Tag Archives: marsh milkweed

MONARCH FILM FUNDRAISING SCREENING PARTY

Dear Friends,

This past spring I had a tremendously inspirational experience. Out of the blue, a lovely woman from Concord, Laura Stevens, contacted me about the possibility of viewing my documentary film about the Monarch butterflies, Beauty on the Wing: Life Story of the Monarch Butterflies. I was reluctant at first, explaining that the film was in a rough cut form. Although the rough cut features the butterflies and Cape Ann in the most beautiful light, the film does need finessing.

Laura comes from a wonderful family and they all love Monarchs! Every year, she and her family gather together for a reunion based around a weekend of learning. Laura explained that it would be an extra special treat for the 27 women and children who attend the reunion to see the film. The more I thought about it the more I thought it would be a super idea, and sent her access to the film.

Several weeks passed when in the mail I received the most heartfelt thank you letters from Laura and her family members who had attended the screening, from the ninety-five year old great auntie to the youngest child there. And soon after that, donations towards the film’s completion arrived from this most generous family. I am so grateful to Laura and her family for the donations, and for their kind encouragement and enthusiasm.

At that time the thought crossed my mind that this would be a wonderful way to continue to raise funds for the documentary. Landscape design work and the story of Little Chick and the Piping Plovers has kept me from doing any recent fundraising, but my work typically slows for a brief period during the end of August and beginning of September.

Female Monarch Butterfly and Marsh Milkweed, 2017

Don’t you think it auspicious for my film project that we are seeing so many butterflies this summer? I began documenting the Monarchs in our region in 2006, which was a tremendous year for the Monarch migration through Cape Ann. The year 2012 was quite strong as well, but in the past four years, as the worldwide population has plummeted, so have the Monarchs migrating through our area. Imagine that in 1977 when the Monarchs were first discovered at their winter sleeping grounds, the butterflies were counted by the billions, while today only by the millions.

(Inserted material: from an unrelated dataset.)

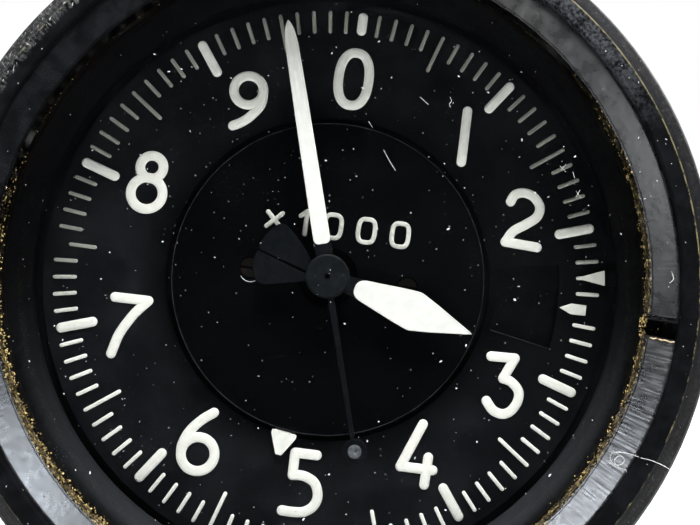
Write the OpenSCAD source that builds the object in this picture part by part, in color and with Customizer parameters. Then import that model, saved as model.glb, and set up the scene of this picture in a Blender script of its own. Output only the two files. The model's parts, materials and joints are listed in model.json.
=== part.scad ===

My hope for Beauty on the Wing is that it will travel to the various conservation and environmental festivals, and then be made available to classrooms around the nation. Another dream for the film is that it will be translated into Spanish and French. Just as American and Canadian children are curious about the butterflies’ winter home after departing their northern breeding grounds, Mexican children are equally curious as to the butterflies’ destination after they leave the butterfly sanctuaries in central Mexico.

The intent of this letter is to learn if amongst our readers there is interest in hosting a screening of the film in its not quite completed form. The purpose of the screening would be to raise money towards the film’s completion and distribution. And, too, I thought it would be a more fun, educational, and personal way to fundraise. To date I have received over $5,000 in generous donations. I am working with the non-profit filmmaker’s assistance group, the Filmmakers Collaborative. Donations made through FC are tax deductible. An itemized budget is available upon request. Beauty on the Wing is 54 minutes long. I thought we could show twenty minutes of highlights and then discuss the current state of the butterflies. Viewer feedback would also be of tremendous help. Screening parties could be so much fun, especially at this time of year during the butterfly’s migration, and especially in 2017 while we are seeing so many Monarchs on the wing.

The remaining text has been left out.